Seriously! A few friends and I had an impromptu BBQ yesterday to celebrate graduation. I spent most of the day outside with them along the river. I am so happy that the sunshine has decided to resurface. I don't think I was burnt this badly when I lived in Florida and was out on boats every weekend. I'm taking it easy tonight.

I also met up with my high school mock trial partner, who was in the city on business this week. It is so strange that however many miles we travel and however many years go by, the friendships we have made have gone the distance. We did some damage to his expense account. He has been in the military and got his doctorate. I am ridiculously proud of the success stories our program produced. We were somewhat of a trial as to secondary schooling; most of us have done finely. :) I'm the screwup if anything. ;)

So I can say I am happy right here in this moment.
 
Content

I'm done work, am hanging with my awesome GF, and dicking around on the net and doing some work towards my M.Sc.
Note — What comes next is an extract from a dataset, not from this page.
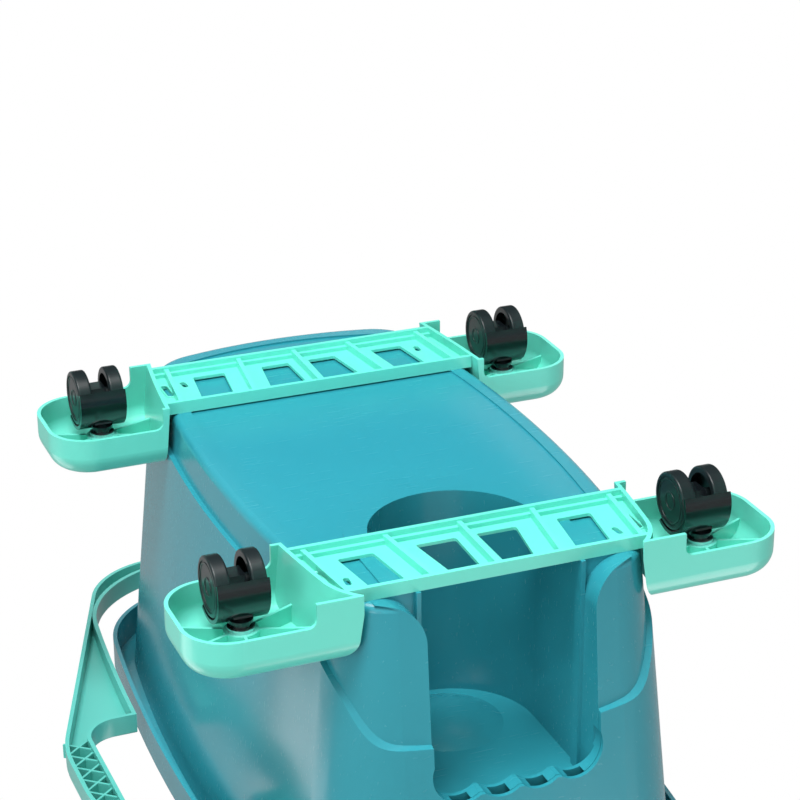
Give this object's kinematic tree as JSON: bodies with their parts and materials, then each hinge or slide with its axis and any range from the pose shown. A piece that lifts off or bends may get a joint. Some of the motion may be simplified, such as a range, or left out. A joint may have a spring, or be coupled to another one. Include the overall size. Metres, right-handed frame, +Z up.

Warm, safe, well fed, good company, and interesting material to read.There are a lot of people in the world who would literally KILL to be safe, warm and well fed with someone they love and the ability to pursue an education, what more then could I really want?
 
^^ Content. I had a decent nightshift, and as I walked home I heard the birds twitter - one of the most beautiful signs that spring is arriving... Now is pancakes-time! =D
 
VW: It's always pancakes time, man! I'm having crepes for breakfast, myself. :)

ATM: Dunno. Been getting a lot of mixed-state, good on the surface but shit underneath, demotivated but grinning (then swinging to despondent) stuff going on of late. Goes to show that I still have some work to do, to get used to having these bloody emotions. It was so much simpler (albeit miserable) when they were all muffled.
 
Falling.

my depression has been exponentially ramping in the last few days. i'm not doing anything. just shaking and crying on and off, staring blankly into space for hours and not talking to anyone. i've had social obligations the last 3 days that i need to fulfill and i'm walking through them like a dead man.
i feel asleep
my strength to keep up with this shit is fading and fading, i've pushed myself through so much depression out of sheer willpower, my strength is fading.
:/
 
irked I've worked every damn weekend and holiday overnight since before XMAS, and I wanted tonight off to go a show with my S/O, but at the last minute someone calls in sick.

FFFFFFUUUUUUUUUUU
 
sorrow I seen my ex GF while at work last, just by chance, she was the most painful and depressing break up I've ever had and that just brought the memories crashing back.